### DATASET SECTION
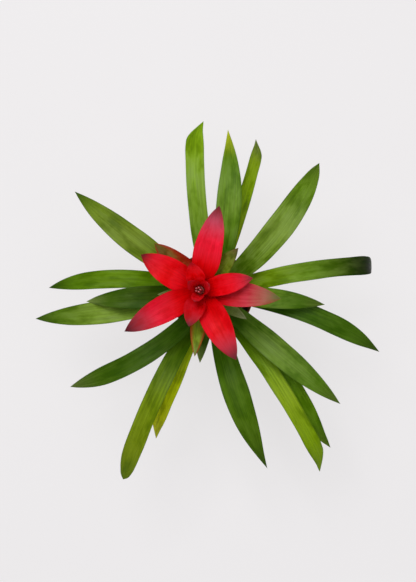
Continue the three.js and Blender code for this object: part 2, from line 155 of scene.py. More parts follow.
class Graph:
    """Adds shader nodes. An input given as a socket is linked, and anything else is its value."""

    def __init__(self, name):
        self.material = bpy.data.materials.new(name)
        self.material.use_nodes = True
        self.tree = self.material.node_tree
        self.shader = self.tree.nodes["Principled BSDF"]

    def fill(self, node, inputs):
        for key, value in inputs.items():
            socket = node.inputs[key]
            if isinstance(value, bpy.types.NodeSocket):
                self.tree.links.new(value, socket)
            else:
                socket.default_value = value
        return node

    def add(self, kind, settings, inputs):
        node = self.tree.nodes.new("ShaderNode" + kind)
        for key, value in settings.items():
            setattr(node, key, value)
        return self.fill(node, inputs)

    def math(self, operation, a, b=0.0):
        return self.add("Math", {"operation": operation}, {0: a, 1: b}).outputs[0]

    def remap(self, value, low, high, to_low=0.0, to_high=1.0):
        names = ("Value", "From Min", "From Max", "To Min", "To Max")
        inputs = dict(zip(names, (value, low, high, to_low, to_high)))
        return self.add("MapRange", {"interpolation_type": "SMOOTHSTEP"}, inputs).outputs[0]

    def mix(self, factor, a, b, blend="MIX"):
        settings = {"data_type": "RGBA", "blend_type": blend}
        return self.add("Mix", settings, {0: factor, 6: a, 7: b}).outputs[2]

    def noise(self, vector, scale, detail=2.0, roughness=0.5):
        inputs = {"Vector": vector, "Scale": scale, "Detail": detail, "Roughness": roughness}
        return self.add("TexNoise", {}, inputs).outputs[0]

    def stretch(self, vector, factors, offset=(0, 0, 0)):
        inputs = {0: vector, 1: factors, 2: offset}
        return self.add("VectorMath", {"operation": "MULTIPLY_ADD"}, inputs).outputs[0]

    def ramp(self, value, stops):
        node = self.add("ValToRGB", {}, {0: value})
        ramp = node.color_ramp
        while len(ramp.elements) < len(stops):
            ramp.elements.new(0.5)
        for element, (place, colour) in zip(ramp.elements, stops):
            element.position = place
            element.color = linear(colour)
        return node.outputs[0]

    def bump(self, height, distance, strength, normal=None):
        inputs = {"Height": height, "Distance": distance, "Strength": strength}
        if normal is not None:
            inputs["Normal"] = normal
        return self.add("Bump", {}, inputs).outputs[0]

    def place(self):
        return self.add("TexCoord", {}, {}).outputs["Object"]

    def finish(self, **inputs):
        named = {key.replace("_", " "): value for key, value in inputs.items()}
        self.fill(self.shader, named)
        return self.material


def blade_material(name, look, seed):
    """A strap's upper face: colours along it, a painted sheen, dark patches, streaks, margins and
    veins.
    """
    graph = Graph(name)
    uv = graph.add("UVMap", {"uv_map": "UVMap"}, {}).outputs[0]
    parts = graph.add("SeparateXYZ", {}, {0: uv}).outputs
    across, along = parts[0], parts[1]

    streak_place = graph.stretch(uv, (look["streaks"], 2.6, 0), (seed, 0, 0))
    streaks = graph.noise(streak_place, 1.0, 4.0, 0.62)
    fibre_place = graph.stretch(uv, (look["streaks"] * 4, 5.0, 0), (0, seed, 0))
    fibres = graph.noise(fibre_place, 1.0, 2.0)
    patch_place = graph.stretch(uv, (1.7, look["patches"], 0), (seed, seed, 0))
    patches = graph.noise(patch_place, 1.0, 3.0, 0.6)

    # The colour bleeds along the streaks, so that no band has a straight edge.
    shift = graph.math("MULTIPLY", graph.math("SUBTRACT", streaks, 0.5), look["bleed"])
    colour = graph.ramp(graph.math("ADD", along, shift), look["stops"])

    # A pale painted sheen, a painted highlight, lies in patches on the arch where the blade faces
    # up to the light, and darker patches lie all over.
    arch_start = graph.remap(along, 0.2, 0.42)
    arch_end = graph.remap(along, 0.74, 0.97, 1.0, 0.0)
    arch = graph.math("MULTIPLY", arch_start, arch_end)
    sheen_cover = graph.remap(patches, 0.36, 0.66, 0.0, look["painted_sheen_amount"])
    painted_sheen = graph.math("MULTIPLY", sheen_cover, arch)
    colour = graph.mix(painted_sheen, colour, linear(look["painted_sheen"]))
    shade = graph.remap(patches, 0.3, 0.55, look["dark_amount"], 0.0)
    colour = graph.mix(shade, colour, linear(look["dark"]))
    strands = graph.mix(0.3, streaks, fibres)
    tone = graph.remap(strands, 0.3, 0.7, 1 - look["streak_depth"], 1 + look["streak_depth"])
    grey = graph.add("CombineColor", {}, {0: tone, 1: tone, 2: tone}).outputs[0]
    colour = graph.mix(1.0, colour, grey, "MULTIPLY")

    signed = graph.math("SUBTRACT", graph.math("MULTIPLY", across, 2.0), 1.0)
    from_middle = graph.math("ABSOLUTE", signed)
    near_margin = graph.remap(from_middle, look["margin_from"], 1.0)
    edge = graph.math("MULTIPLY", near_margin, look["margin_amount"])
    colour = graph.mix(edge, colour, linear(look["margin"]))

    veins = graph.math("SINE", graph.math("MULTIPLY", across, 6.2832 * look["veins"]))
    normal = graph.bump(veins, 0.00006, look["vein_depth"])
    normal = graph.bump(streaks, 0.0006, 0.35, normal)
    gloss = graph.remap(patches, 0.3, 0.7, look["roughness"] + 0.05, look["roughness"] - 0.05)
    return graph.finish(
        Base_Color=colour,
        Roughness=gloss,
        Normal=normal,
        Specular_IOR_Level=look["specular"],
    )


# ---- blades: reading the CAD solids ----


def joined(node):
    """A CAD node's points with coincident ones joined, and each one's neighbours."""
    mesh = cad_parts[node].data
    spots, index = {}, []
    for vertex in mesh.vertices:
        key = tuple(round(c * WELD) for c in vertex.co)
        index.append(spots.setdefault(key, len(spots)))
    neighbours = [set() for _ in spots]
    for polygon in mesh.polygons:
        corners = {index[v] for v in polygon.vertices}
        for corner in corners:
            neighbours[corner] |= corners - {corner}
    return np.array(list(spots), float) / WELD, neighbours


def layers_from(start, neighbours):
    """The points one step away from the start, then two steps, and so on."""
    seen, layers = {start}, [{start}]
    while True:
        reached = set().union(*(neighbours[i] for i in layers[-1])) - seen
        if not reached:
            return layers[1:]
        seen |= reached
        layers.append(reached)


def ordered_rings(layers, neighbours, points):
    """The rings, each in the same order round the section, from the tip to the base."""
    ring = [min(layers[0])]
    for _ in range(RING_SIZE - 1):
        beside = neighbours[ring[-1]] & layers[0] - set(ring)
        ring.append(min(beside))
    best = None
    for walk in (ring, ring[::-1]):
        rings = [walk]
        for layer in layers[1:]:
            last = rings[-1]
            pairs = zip(last, last[1:] + last[:1])
            rings.append([min(neighbours[a] & neighbours[b] & layer) for a, b in pairs])
        spots = points[np.array(rings)]
        travel = np.linalg.norm(np.diff(spots, axis=0), axis=2).sum()
        if best is None or travel < best[0]:
            best = (travel, spots)
    return best[1]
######
- _WHAT YOU HAVE TO DO_
Can you give every line above again, exactly as written?

- _CORRECT OUTPUT_
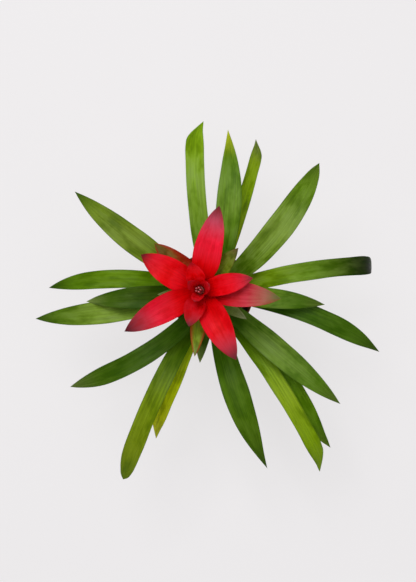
Continue the three.js and Blender code for this object: part 2, from line 155 of scene.py. More parts follow.
class Graph:
    """Adds shader nodes. An input given as a socket is linked, and anything else is its value."""

    def __init__(self, name):
        self.material = bpy.data.materials.new(name)
        self.material.use_nodes = True
        self.tree = self.material.node_tree
        self.shader = self.tree.nodes["Principled BSDF"]

    def fill(self, node, inputs):
        for key, value in inputs.items():
            socket = node.inputs[key]
            if isinstance(value, bpy.types.NodeSocket):
                self.tree.links.new(value, socket)
            else:
                socket.default_value = value
        return node

    def add(self, kind, settings, inputs):
        node = self.tree.nodes.new("ShaderNode" + kind)
        for key, value in settings.items():
            setattr(node, key, value)
        return self.fill(node, inputs)

    def math(self, operation, a, b=0.0):
        return self.add("Math", {"operation": operation}, {0: a, 1: b}).outputs[0]

    def remap(self, value, low, high, to_low=0.0, to_high=1.0):
        names = ("Value", "From Min", "From Max", "To Min", "To Max")
        inputs = dict(zip(names, (value, low, high, to_low, to_high)))
        return self.add("MapRange", {"interpolation_type": "SMOOTHSTEP"}, inputs).outputs[0]

    def mix(self, factor, a, b, blend="MIX"):
        settings = {"data_type": "RGBA", "blend_type": blend}
        return self.add("Mix", settings, {0: factor, 6: a, 7: b}).outputs[2]

    def noise(self, vector, scale, detail=2.0, roughness=0.5):
        inputs = {"Vector": vector, "Scale": scale, "Detail": detail, "Roughness": roughness}
        return self.add("TexNoise", {}, inputs).outputs[0]

    def stretch(self, vector, factors, offset=(0, 0, 0)):
        inputs = {0: vector, 1: factors, 2: offset}
        return self.add("VectorMath", {"operation": "MULTIPLY_ADD"}, inputs).outputs[0]

    def ramp(self, value, stops):
        node = self.add("ValToRGB", {}, {0: value})
        ramp = node.color_ramp
        while len(ramp.elements) < len(stops):
            ramp.elements.new(0.5)
        for element, (place, colour) in zip(ramp.elements, stops):
            element.position = place
            element.color = linear(colour)
        return node.outputs[0]

    def bump(self, height, distance, strength, normal=None):
        inputs = {"Height": height, "Distance": distance, "Strength": strength}
        if normal is not None:
            inputs["Normal"] = normal
        return self.add("Bump", {}, inputs).outputs[0]

    def place(self):
        return self.add("TexCoord", {}, {}).outputs["Object"]

    def finish(self, **inputs):
        named = {key.replace("_", " "): value for key, value in inputs.items()}
        self.fill(self.shader, named)
        return self.material


def blade_material(name, look, seed):
    """A strap's upper face: colours along it, a painted sheen, dark patches, streaks, margins and
    veins.
    """
    graph = Graph(name)
    uv = graph.add("UVMap", {"uv_map": "UVMap"}, {}).outputs[0]
    parts = graph.add("SeparateXYZ", {}, {0: uv}).outputs
    across, along = parts[0], parts[1]

    streak_place = graph.stretch(uv, (look["streaks"], 2.6, 0), (seed, 0, 0))
    streaks = graph.noise(streak_place, 1.0, 4.0, 0.62)
    fibre_place = graph.stretch(uv, (look["streaks"] * 4, 5.0, 0), (0, seed, 0))
    fibres = graph.noise(fibre_place, 1.0, 2.0)
    patch_place = graph.stretch(uv, (1.7, look["patches"], 0), (seed, seed, 0))
    patches = graph.noise(patch_place, 1.0, 3.0, 0.6)

    # The colour bleeds along the streaks, so that no band has a straight edge.
    shift = graph.math("MULTIPLY", graph.math("SUBTRACT", streaks, 0.5), look["bleed"])
    colour = graph.ramp(graph.math("ADD", along, shift), look["stops"])

    # A pale painted sheen, a painted highlight, lies in patches on the arch where the blade faces
    # up to the light, and darker patches lie all over.
    arch_start = graph.remap(along, 0.2, 0.42)
    arch_end = graph.remap(along, 0.74, 0.97, 1.0, 0.0)
    arch = graph.math("MULTIPLY", arch_start, arch_end)
    sheen_cover = graph.remap(patches, 0.36, 0.66, 0.0, look["painted_sheen_amount"])
    painted_sheen = graph.math("MULTIPLY", sheen_cover, arch)
    colour = graph.mix(painted_sheen, colour, linear(look["painted_sheen"]))
    shade = graph.remap(patches, 0.3, 0.55, look["dark_amount"], 0.0)
    colour = graph.mix(shade, colour, linear(look["dark"]))
    strands = graph.mix(0.3, streaks, fibres)
    tone = graph.remap(strands, 0.3, 0.7, 1 - look["streak_depth"], 1 + look["streak_depth"])
    grey = graph.add("CombineColor", {}, {0: tone, 1: tone, 2: tone}).outputs[0]
    colour = graph.mix(1.0, colour, grey, "MULTIPLY")

    signed = graph.math("SUBTRACT", graph.math("MULTIPLY", across, 2.0), 1.0)
    from_middle = graph.math("ABSOLUTE", signed)
    near_margin = graph.remap(from_middle, look["margin_from"], 1.0)
    edge = graph.math("MULTIPLY", near_margin, look["margin_amount"])
    colour = graph.mix(edge, colour, linear(look["margin"]))

    veins = graph.math("SINE", graph.math("MULTIPLY", across, 6.2832 * look["veins"]))
    normal = graph.bump(veins, 0.00006, look["vein_depth"])
    normal = graph.bump(streaks, 0.0006, 0.35, normal)
    gloss = graph.remap(patches, 0.3, 0.7, look["roughness"] + 0.05, look["roughness"] - 0.05)
    return graph.finish(
        Base_Color=colour,
        Roughness=gloss,
        Normal=normal,
        Specular_IOR_Level=look["specular"],
    )


# ---- blades: reading the CAD solids ----


def joined(node):
    """A CAD node's points with coincident ones joined, and each one's neighbours."""
    mesh = cad_parts[node].data
    spots, index = {}, []
    for vertex in mesh.vertices:
        key = tuple(round(c * WELD) for c in vertex.co)
        index.append(spots.setdefault(key, len(spots)))
    neighbours = [set() for _ in spots]
    for polygon in mesh.polygons:
        corners = {index[v] for v in polygon.vertices}
        for corner in corners:
            neighbours[corner] |= corners - {corner}
    return np.array(list(spots), float) / WELD, neighbours


def layers_from(start, neighbours):
    """The points one step away from the start, then two steps, and so on."""
    seen, layers = {start}, [{start}]
    while True:
        reached = set().union(*(neighbours[i] for i in layers[-1])) - seen
        if not reached:
            return layers[1:]
        seen |= reached
        layers.append(reached)


def ordered_rings(layers, neighbours, points):
    """The rings, each in the same order round the section, from the tip to the base."""
    ring = [min(layers[0])]
    for _ in range(RING_SIZE - 1):
        beside = neighbours[ring[-1]] & layers[0] - set(ring)
        ring.append(min(beside))
    best = None
    for walk in (ring, ring[::-1]):
        rings = [walk]
        for layer in layers[1:]:
            last = rings[-1]
            pairs = zip(last, last[1:] + last[:1])
            rings.append([min(neighbours[a] & neighbours[b] & layer) for a, b in pairs])
        spots = points[np.array(rings)]
        travel = np.linalg.norm(np.diff(spots, axis=0), axis=2).sum()
        if best is None or travel < best[0]:
            best = (travel, spots)
    return best[1]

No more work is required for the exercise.